▶ _Task directions_: Write the listing out again, all of it, word for word.
────────
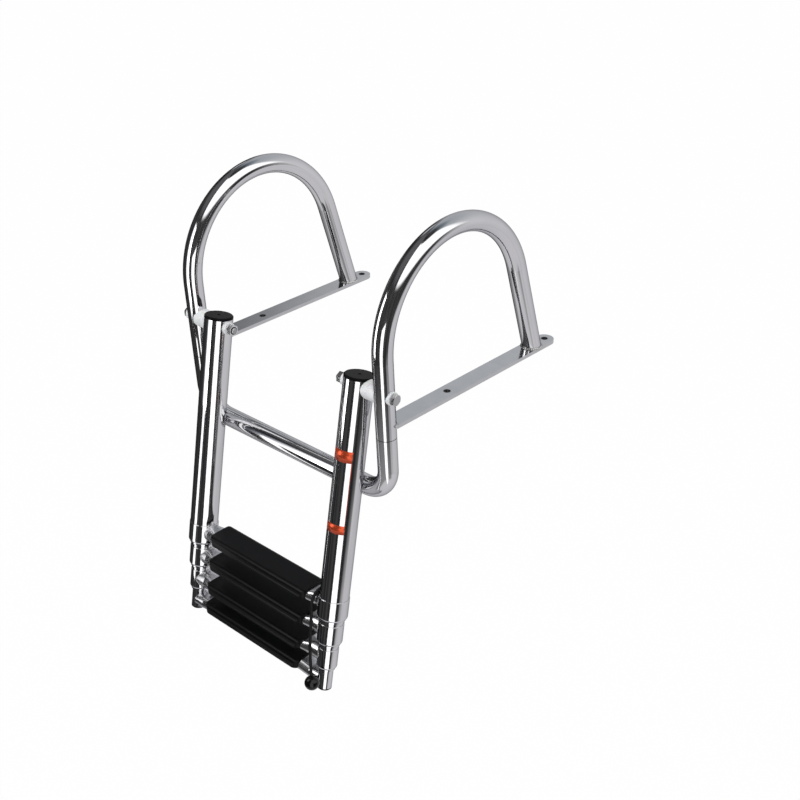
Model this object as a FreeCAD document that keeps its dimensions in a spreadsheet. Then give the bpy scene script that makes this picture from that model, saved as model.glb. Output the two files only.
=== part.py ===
import FreeCAD, Part
import Sketcher
import math
import os

# Telescopic boat ladder: two handrail hoops on flat deck bars carry a swinging pair of main tubes,
# and three more sections slide out of them. Row frame: origin on the underside of the left bar,
# midway between its holes. X runs to the right bar, Y runs inboard over the deck, Z is up.

doc = FreeCAD.newDocument("boat_ladder")
sheet = doc.addObject("Spreadsheet::Sheet", "Sizes")
V = FreeCAD.Vector


class Size:
    """A length or angle: its number now, and the formula that the document keeps for it."""

    def __init__(self, number, text):
        self.number = float(number)
        self.text = text

    @staticmethod
    def of(value):
        return value if isinstance(value, Size) else Size(value, repr(float(value)))

    def join(self, other, sign, result):
        return Size(result, "(" + self.text + " " + sign + " " + other.text + ")")

    def __add__(self, other):
        other = Size.of(other)
        return self.join(other, "+", self.number + other.number)

    def __sub__(self, other):
        other = Size.of(other)
        return self.join(other, "-", self.number - other.number)

    def __mul__(self, other):
        other = Size.of(other)
        return self.join(other, "*", self.number * other.number)

    def __truediv__(self, other):
        other = Size.of(other)
        return self.join(other, "/", self.number / other.number)

    def __radd__(self, other):
        return Size.of(other) + self

    def __rsub__(self, other):
        return Size.of(other) - self

    def __rmul__(self, other):
        return Size.of(other) * self

    def __neg__(self):
        return Size(-self.number, "(-1 * " + self.text + ")")


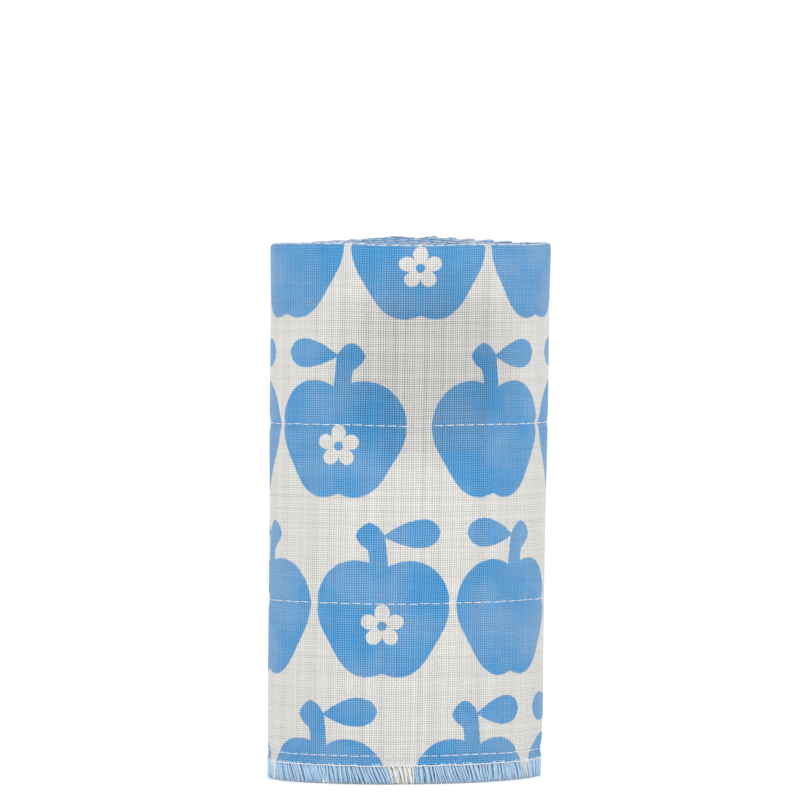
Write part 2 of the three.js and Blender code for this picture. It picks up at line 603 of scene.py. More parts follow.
────────
▶ _The completed task_:
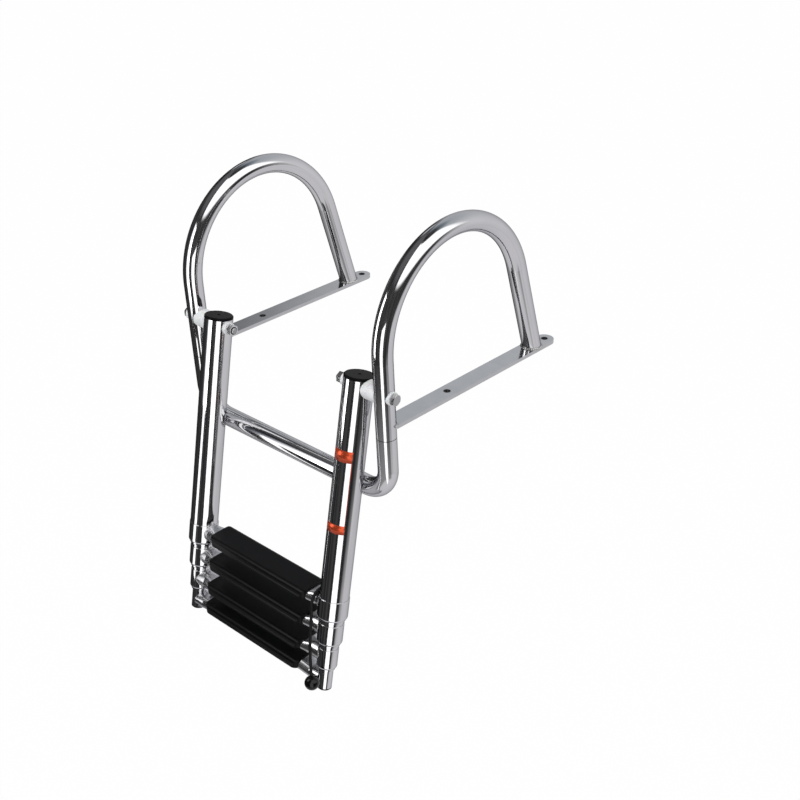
Model this object as a FreeCAD document that keeps its dimensions in a spreadsheet. Then give the bpy scene script that makes this picture from that model, saved as model.glb. Output the two files only.
=== part.py ===
import FreeCAD, Part
import Sketcher
import math
import os

# Telescopic boat ladder: two handrail hoops on flat deck bars carry a swinging pair of main tubes,
# and three more sections slide out of them. Row frame: origin on the underside of the left bar,
# midway between its holes. X runs to the right bar, Y runs inboard over the deck, Z is up.

doc = FreeCAD.newDocument("boat_ladder")
sheet = doc.addObject("Spreadsheet::Sheet", "Sizes")
V = FreeCAD.Vector


class Size:
    """A length or angle: its number now, and the formula that the document keeps for it."""

    def __init__(self, number, text):
        self.number = float(number)
        self.text = text

    @staticmethod
    def of(value):
        return value if isinstance(value, Size) else Size(value, repr(float(value)))

    def join(self, other, sign, result):
        return Size(result, "(" + self.text + " " + sign + " " + other.text + ")")

    def __add__(self, other):
        other = Size.of(other)
        return self.join(other, "+", self.number + other.number)

    def __sub__(self, other):
        other = Size.of(other)
        return self.join(other, "-", self.number - other.number)

    def __mul__(self, other):
        other = Size.of(other)
        return self.join(other, "*", self.number * other.number)

    def __truediv__(self, other):
        other = Size.of(other)
        return self.join(other, "/", self.number / other.number)

    def __radd__(self, other):
        return Size.of(other) + self

    def __rsub__(self, other):
        return Size.of(other) - self

    def __rmul__(self, other):
        return Size.of(other) * self

    def __neg__(self):
        return Size(-self.number, "(-1 * " + self.text + ")")


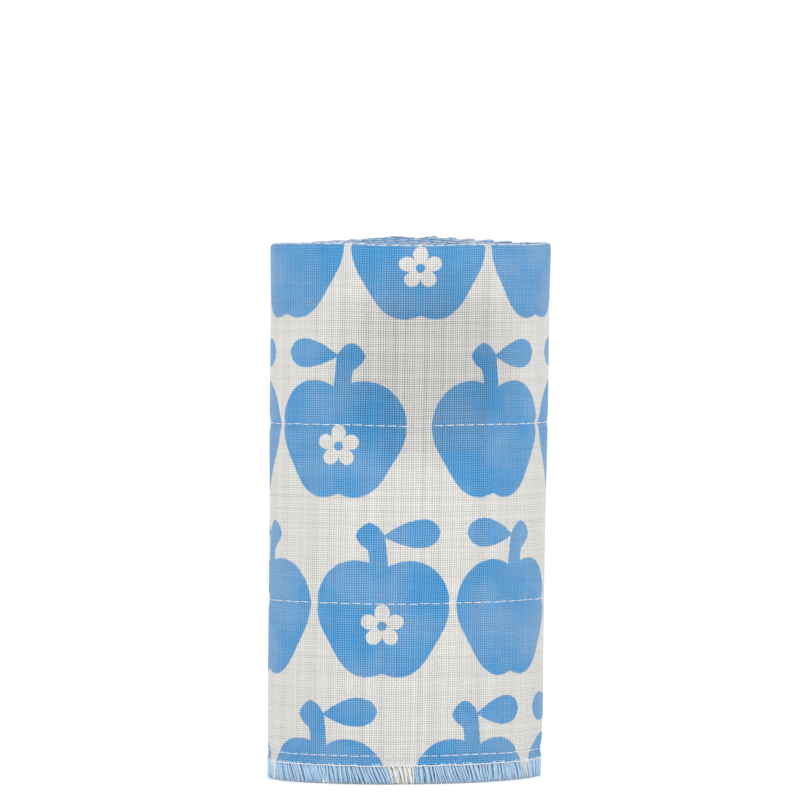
Write part 2 of the three.js and Blender code for this picture. It picks up at line 603 of scene.py. More parts follow.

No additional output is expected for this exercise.